IL CULATELLO HA ORIGINI ANTICHISSIME


Il culatello ha origini antichissime, ma fino a fine Ottocento era impossibile trovarlo menzionato in un testo forse per il pudore dei letterati dell’epoca dato che il termine era considerato volgare.

La tradizione storiografica orale narra che fosse già presente nel 1332.
L’occasione furono le nozze tra due rampolli appartenenti a rami secondari di nobili famiglie i Conti Rossi di Parma (Andrea) e i Conti Sanvitale di Fontanellato (Giovanna).

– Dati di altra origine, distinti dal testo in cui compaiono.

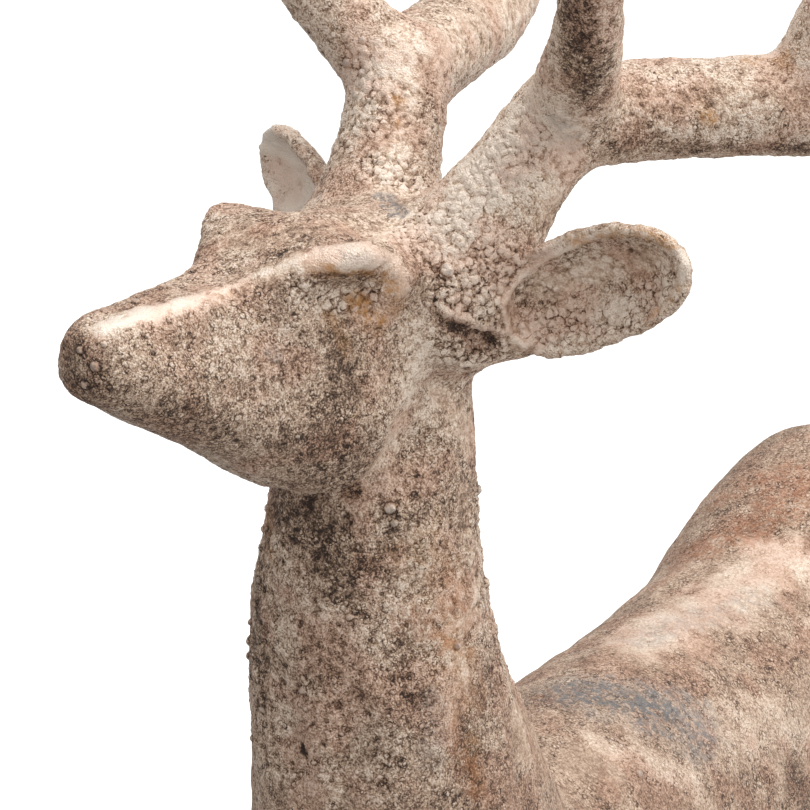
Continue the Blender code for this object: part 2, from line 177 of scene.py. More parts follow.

Fra i doni agli sposi figuravano alcuni culatelli, che gli ospiti del banchetto nuziale gustarono estasiati.
Un’altra voce, tra leggenda e storia, vede coinvolto Galeazzo Maria Sforza, duca di Milano (1444-1476) che li ebbe in dono dalla famiglia dei marchesi Pallavicino
i cui vari ceppi della casata erano a capo di vari marchesati (Zibello, Busseto, Tabiano, Varano de’ Melgari, Polesine, ecc.).
Di entrambe queste notizie, come detto, non esiste documentazione scritta, quindi è vaga se non inesistente l’attendibilità
specialmente per quanto riguarda la prima di esse, che oggi si ritiene assolutamente inventata.
La prima documentazione scritta risale invece al 1735:

si tratta del “Calmiero della carne porcina salata”, una sorta di listino-prezzi redatto dal Comune di Parmadove vengono quotati anche i “Culatelli senz’osso: 19 soldi per libbra”
ma già nel 1684 compare un documento analogo del Comune di Piacenza noto come “Calmiero della Carne Porcina, & altro”
non si parla espressamente di culatello, ma di “Presutto senz’osso” che molto probabilmente corrisponde ad esso.
Questi documenti si replicarono periodicamente fino al 1805, dove, nel Comune di Parma, raggiunge la valutazione di ben “48 soldi per libbra”.
LAVORAZIONE

L’elaborazione deve avvenire nel territorio tradizionalmente vocato delimitato dal disciplinare.
Dopo aver proceduto all’asportazione della cotenna e alla parziale sgrassatura superficiale della coscia, il fascio muscolare viene separato dalle restanti parti della coscia.
Tale operazione viene eseguita con un taglio che, partendo da 4/6 cm. sopra l’articolazione femoro-tibio-rotulea
e passando aderente al femore per tutta la sua lunghezza, giunge a tagliare la coscia sino alla sua base.
Viene quindi asportato il femore e il grasso, avendo cura di lasciare in superficie
uno strato adeguato ad evitare una brusca disidratazione delle carni.
Alla fine dell’operazione la massa muscolare che si presenta con la caratteristica forma a “pera” può essere immediatamente o dopo opportuno condizionamento termico sottoposta alle successive operazioni.
L’operazione di salagione ha una durata che va da uno a sei giorni.
Per tale operazione è ammesso soltanto l’impiego di cloruro di sodio (sale da cucina), di nitrato di sodio e/o potassio alla dose massima di 195 p.p.m. e pepe in grani spaccati.
È pure consentito l’impiego di una concia composta da vino bianco secco e aglio pressato.
Successivamente la massa muscolare è posta in cella frigorifera ad una temperatura fra 0 e 5°C
per il tempo sufficiente ad ottenere il necessario assorbimento di sale.
In seguito i culatelli sono posti in cella di riposo;
il successivo insacco in budelli naturali e la legatura, possono essere effettuati durante o al termine della fase di riposo utilizzando vescica suina o peritoneo parietale e perirenale di suino.
Le due operazioni consistono nell’avvolgere il “muscolo” nella vescica urinaria del maiale e nel legarlo con diversi giri di spago

che, procedendo a spirale, vanno dalla base dell’apice, intersecandosi con altri giri di spago disposti in senso verticale.
La legatura o immagliatura del prodotto fresco deve essere ben stretta e serve per evitare che all’interno rimangano vuoti d’aria.
Col procedere della stagionatura, a causa del calo che subisce la carne, l’immagliatura si presenta via via più allentata.
Successivamente, prima della fase di stagionatura, si procede alla sgocciolatura delle masse muscolari per circa una settimana ed all’asciugatura che può variare da 30 a 60 giorni in funzione delle condizioni climatiche.
La fase di stagionatura deve essere condotta in locali ove sia assicurato un sufficiente ricambio dell’aria

a temperatura compresa tra 13° e 17°C e non deve avere durata inferiore ai 10 mesi a partire dalla fase di salatura.
Durante tale periodo è consentita la ventilazione, l’esposizione alla luce ed all’umidità naturale tenuto conto dei fattori climatici presenti nella zona tipica di produzione.